18 center imageFormer Volvo Car Australia managing director Steve Blyth and Alan Dessells, who replaced Mr Blyth from September 2005 (right).

Volvo’s overall position in Australia will depend on the continuing success of the XC70 and XC90 as the two SUVs step in to supplant the station wagons that were once its Australian mainstay.

The company is also saying the "bloody Volvo" campaign launched at the same time as the first XC90 in July 2003 was a success, although it is hardly reflected in sales figures.

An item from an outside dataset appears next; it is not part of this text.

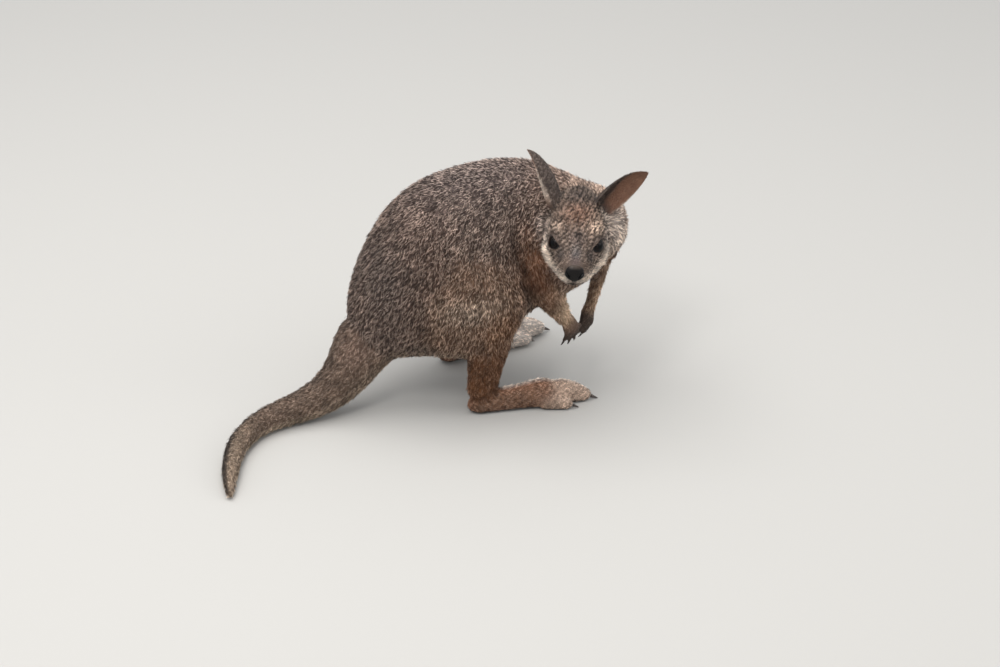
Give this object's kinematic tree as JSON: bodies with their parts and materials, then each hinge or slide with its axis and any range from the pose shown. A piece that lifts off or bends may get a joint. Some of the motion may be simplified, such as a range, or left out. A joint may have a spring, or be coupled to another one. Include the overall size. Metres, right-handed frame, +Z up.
{
  "type": "wallaby",
  "caption": "Crouched wallaby with a rounded back, long hind feet flat on the floor, raised hands, head turned to its right side and a thick tail curled on the floor.",
  "frame": {"origin": "bottom centre of the bounding box, on the floor", "axes": "+X the way the hind quarters face, +Y to the animal's left, +Z up"},
  "size_m": [0.4902, 0.245, 0.3013],
  "materials": {
    "coat_back": "salt-and-pepper dark grey-brown fur",
    "coat_flank": "grizzled grey-brown fur",
    "coat_tail": "short dark fur above, buff below",
    "coat_rufous": "warm brown short fur",
    "coat_foot": "short buff-grey fur",
    "claw": "polished black horn",
    "coat_face": "short brown-grey fur with pale cheeks",
    "nose_skin": "bare black skin, finely pitted",
    "eye": "wet near-black cornea",
    "coat_ear": "thin short-haired skin",
    "coat_hand": "short near-black fur"
  },
  "bodies": {
    "root": {"rump": "coat_back", "belly": "coat_back", "chest": "coat_flank", "tail_1": "coat_tail", "tail_2": "coat_tail", "tail_3": "coat_tail", "tail_4": "coat_tail", "tail_5": "coat_tail", "thigh_right": "coat_flank", "shank_right": "coat_rufous", "foot_right": "coat_foot", "toe_fourth_right": "coat_foot", "toe_fifth_right": "coat_foot", "toes_second_third_right": "coat_foot", "claw_fourth_right": "claw", "claw_fifth_right": "claw", "claw_third_right": "claw", "claw_second_right": "claw", "thigh_left": "coat_flank", "shank_left": "coat_rufous", "foot_left": "coat_foot", "toe_fourth_left": "coat_foot", "toe_fifth_left": "coat_foot", "toes_second_third_left": "coat_foot", "claw_fourth_left": "claw", "claw_fifth_left": "claw", "claw_third_left": "claw", "claw_second_left": "claw", "neck": "coat_rufous", "head": "coat_face", "nose": "nose_skin", "eye_right": "eye", "ear_right": "coat_ear", "eye_left": "eye", "ear_left": "coat_ear", "upper_arm_right": "coat_rufous", "forearm_right": "coat_rufous", "hand_right": "coat_hand", "hand_claw_1_right": "claw", "hand_claw_2_right": "claw", "hand_claw_3_right": "claw", "hand_claw_4_right": "claw", "hand_claw_5_right": "claw", "upper_arm_left": "coat_rufous", "forearm_left": "coat_rufous", "hand_left": "coat_hand", "hand_claw_1_left": "claw", "hand_claw_2_left": "claw", "hand_claw_3_left": "claw", "hand_claw_4_left": "claw", "hand_claw_5_left": "claw"}
  },
  "joints": []
}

In fact, before the campaign the company had consistently been selling more than 3000 cars annually but dropped to 2692 in 2003 – the year the campaign kicked off. Since then sales have been trending upwards, but not spectacularly so.

The only downside to this year’s performance so far is the decline of the S60 sedan and V70 wagon which are letting the side down with sales 12.6 and 21.1 per cent respectively below last year so far. Volvo has also been doing without the S80 and the S60-based C70 convertible.

Treading cautiously in the wake of Steve Blyth, Mr Desselss has his eyes fixed on a more voluminous future for a company that has been under-performing in Australia when compared with its market position on other global markets.

"We are not expecting to be a BMW or Mercedes," he said. "But we’d like to see Lexus or Audi volumes somewhere down the track." As Lexus sold slightly more than 6000 cars in Australia last year, and Audi managed around 4800, it would be fair to say those hopes are not unrealistic.

The five-cylinder 162kW turbocharged and naturally aspirated 125kW C30 will obviously play a part in that future, although Mr Desselss said the volume expectations were quite conservative, indicating the very un-Volvo small car, which is based on a shorter version of the S40 platform, would be more of a niche model than a volume seller.

The hope here, though, is that the new car will introduce Volvo to a whole new buyer group and drive the symbolic final nail into the old square-sided coffin image.